Tuesday, September 12, 2006

Slow Down, Look Closely

Matthew 21:42 (The Message)
The Message (MSG)
Copyright © 1993, 1994, 1995, 1996, 2000, 2001, 2002 by Eugene H. Peterson
42-44Jesus said, "Right—and you can read it for yourselves in your Bibles: The stone the masons threw out is now the cornerstone. This is God's work; we rub our eyes, we can hardly believe it!"This is the way it is with you. God's kingdom will be taken back from you and handed over to a people who will live out a kingdom life. Whoever stumbles on this Stone gets shattered; whoever the Stone falls on gets smashed."

Do you ever find God emphasizing something he wants you to notice? It happened to me this morning. I love the way God's Word is woven together in such a mystical way. We can read but miss that, or if we care to look closely, a world of wonderful echoes and patterns emerges. I've come to believe that not one word is there by accident.

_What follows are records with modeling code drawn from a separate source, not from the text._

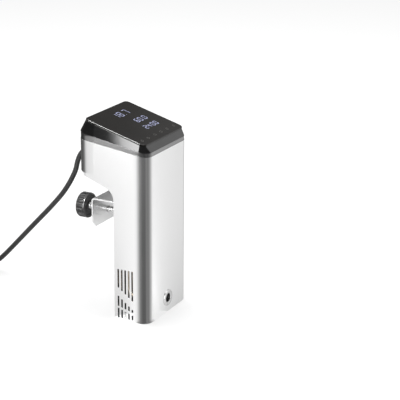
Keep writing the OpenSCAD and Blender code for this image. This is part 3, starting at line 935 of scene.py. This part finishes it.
def piece_on_glass(name, tree, points, lift, **values):
    """Points with a turn and a length each, run through a tree and laid on the glass."""
    piece = points_piece(name, [(x, y, 0) for (x, y), _, _ in points])
    for k, label in ((1, "turn"), (2, "length")):
        piece.data.attributes.new(label, "FLOAT", "POINT").data.foreach_set("value", [p[k] for p in points])
    settle(tree.on(piece, **values))
    piece.data.transform(TO_GLASS @ Matrix.Translation((0, 0, lift)))
    return piece


def up_the_glass(y):
    """Distance up the glass of a place y behind the middle of the column."""
    return (y - GLASS_FRONT.y) / math.cos(GLASS_SLOPE)


lit_bars = bar_tree(FINISH["lit_figure"])
# Each row's figures, its left end, its place behind the column's middle in mm, and its size.
ROWS = [("18.7", -12.5, 55, 1.08), ("60.0", 6, 29, 0.82), ("24:00", -2, 9, 0.77)]
bars = []
for text, left, y, size in ROWS:
    bars += bars_of(text, left * MM, up_the_glass(y * MM) - FIGURE_H * size / 2, size)
figures = piece_on_glass("display_figures", lit_bars, bars, 0.01 * MM, Thickness=0.05 * MM, Width=BAR_T)
hand_over(figures, "lit_figure")

# %% [markdown]
# ## Touch marks
# Six touch places lie in a row near the front edge. Each mark is a thin ring, and the tree repeats
# one ring on the row's points.


# %%
def ring_tree(material):
    t = ShapeTree("touch rings", {"Radius": "Float", "Line": "Float"})
    ring = t.shape(
        "CurveToMesh", Curve=t.circle(t.inputs["Radius"], 32), Profile_Curve=t.circle(t.inputs["Line"], 8))
    flat = t.moved(ring, Scale=(1.0, 1.0, 0.1))
    return t.end(t.shape("InstanceOnPoints", Points=t.mesh, Instance=flat), material)


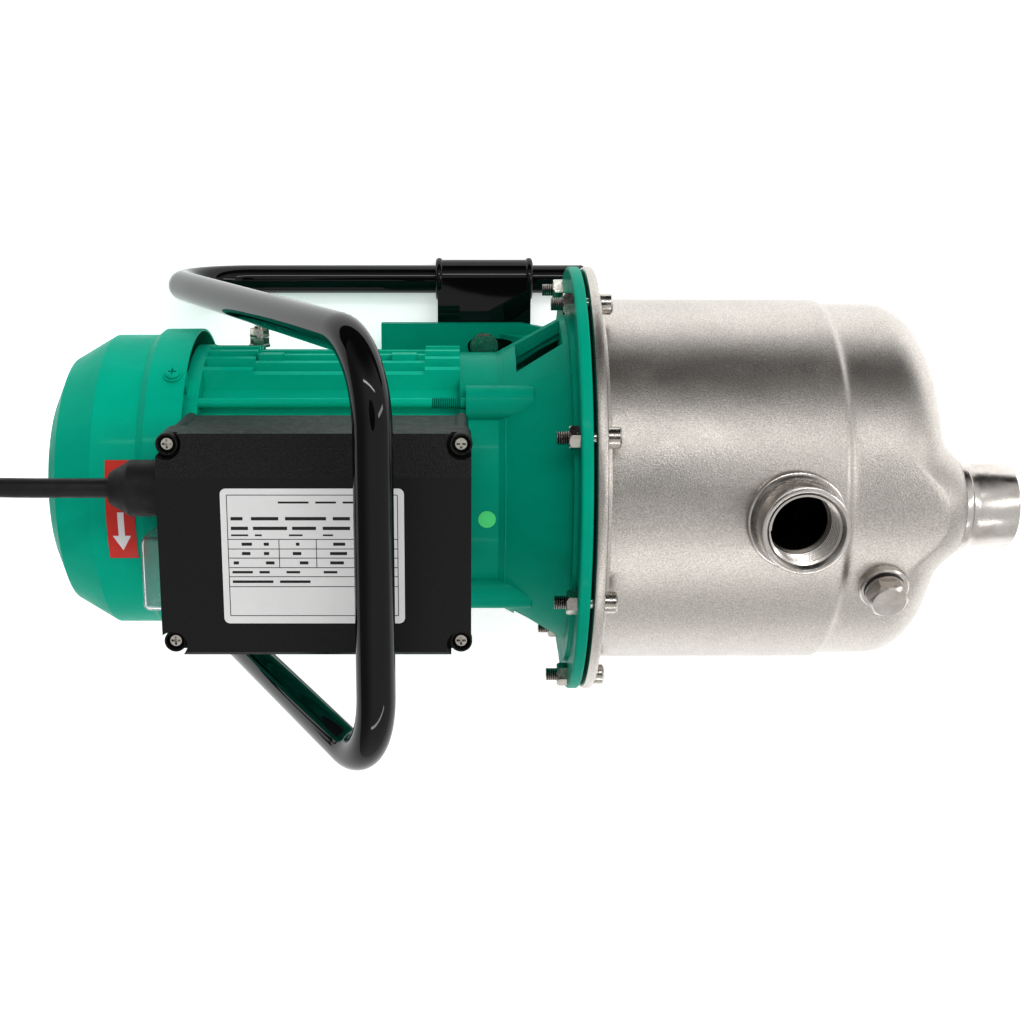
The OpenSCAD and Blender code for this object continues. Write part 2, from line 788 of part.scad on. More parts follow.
module rotor_shaft() {
    color(STEEL) turned([
        [0, shaft_rear_x], [fan_seat_r, shaft_rear_x], [fan_seat_r, rear_bearing_x],
        [rear_seat_r, rear_bearing_x], [rear_seat_r, rear_bearing_x + rear_bearing_w],
        [rotor_seat_r, rear_bearing_x + rear_bearing_w], [rotor_seat_r, front_bearing_x],
        [front_seat_r, front_bearing_x], [front_seat_r, front_bearing_x + front_bearing_w],
        [pump_seat_r, front_bearing_x + front_bearing_w],
        [pump_seat_r, impeller_x + impeller_w - 2], [5, impeller_x + impeller_w - 2],
        [5, shaft_front_x - 1], [4, shaft_front_x], [0, shaft_front_x],
    ]);
}

// Laminated stack between two cast end rings
module rotor_core() {
    cap = 8;
    color("silver") turned([
        [rotor_seat_r + FIT, core_x], [22, core_x], [22, core_x - cap], [rotor_r - 2, core_x - cap],
        [rotor_r - 2, core_x], [rotor_r, core_x], [rotor_r, core_x + core_l],
        [rotor_r - 2, core_x + core_l], [rotor_r - 2, core_x + core_l + cap],
        [22, core_x + core_l + cap], [22, core_x + core_l], [rotor_seat_r + FIT, core_x + core_l],
    ]);
}

// Each bearing: [place, width, bore radius, outer radius, ball radius, balls]
BEARINGS = [
    [rear_bearing_x, rear_bearing_w, rear_seat_r, 17.5, 3, 8],
    [front_bearing_x, front_bearing_w, front_seat_r, 20, 3.4, 8],
];
function pitch_r(b) = (b[2] + b[3]) / 2;

module bearing_ring(b, r_in, r_out) {
    difference() {
        ring(b[0], b[1], r_out, r_in);
        on_shaft(b[0] + b[1] / 2) rotate_extrude() translate([pitch_r(b), 0])
            circle(b[4] + 0.3, $fn = 32);
    }
}

module bearing_outer_rings() {
    color(STEEL) for (b = BEARINGS) bearing_ring(b, pitch_r(b) + 1.6, b[3]);
}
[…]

This morning I read Matthew 21, which starts out with the account of Jesus' triumphal entry to Jerusalem. He'd already tried to prepare his twelve close followers for what lay ahead, telling them that he was going to be crucified (Matthew 20:17-19), although it's hard to believe that the truth of that really sank in. The chapter goes on to describe Jesus throwing the money changers and sellers of doves out of the temple and ends with the parable of a vineyard, a story that was an allegorical account of how Jesus' own people, the Jews, would kill him, and ending with Jesus' reference back to a verse in the psalms, saying that he would be a stone that they would stumble over.

I turned to Acts 4, and reading about Peter's address to the Sanhedrin, the Jewish rulers, elders and teachers of the law, there it was again, in verse 11, Peter saying of Jesus, "He is 'the stone you builders rejected, which has become the capstone.'" I decided to look more closely, slow down a bit and listen for anything God might be trying to get through to me! I looked up the psalm that Jesus quoted from; 118. Suddenly I saw it; this psalm is a prophesy about his crucifixion, it is linked with all of the events recorded in Matthew 21, including the cleansing of the temple, and even verse 26 of the psalm, "Blessed is he who comes in the name of the Lord," is exactly what the crowds shouted to Jesus as he entered Jerusalem riding on the donkey (Matthew 21:9). How perfectly it all fits together.

Prayer: Lord, thank you for revealing the perfection and unity of your Word and for showing me that you have more and more to show us if we look more closely. How I love you.

Psalm 118:17-25 (The Message)
The Message (MSG)
Copyright © 1993, 1994, 1995, 1996, 2000, 2001, 2002 by Eugene H. Peterson
17-20 I didn't die. I lived! And now I'm telling the world what God did. God tested me, he pushed me hard, but he didn't hand me over to Death. Swing wide the city gates—the righteous gates! I'll walk right through and thank God! This Temple Gate belongs to God, so the victors can enter and praise. 21-25 Thank you for responding to me; you've truly become my salvation! The stone the masons discarded as flawed is now the capstone! This is God's work. We rub our eyes—we can hardly believe it! This is the very day God acted— let's celebrate and be festive! Salvation now, God. Salvation now! Oh yes, God—a free and full life!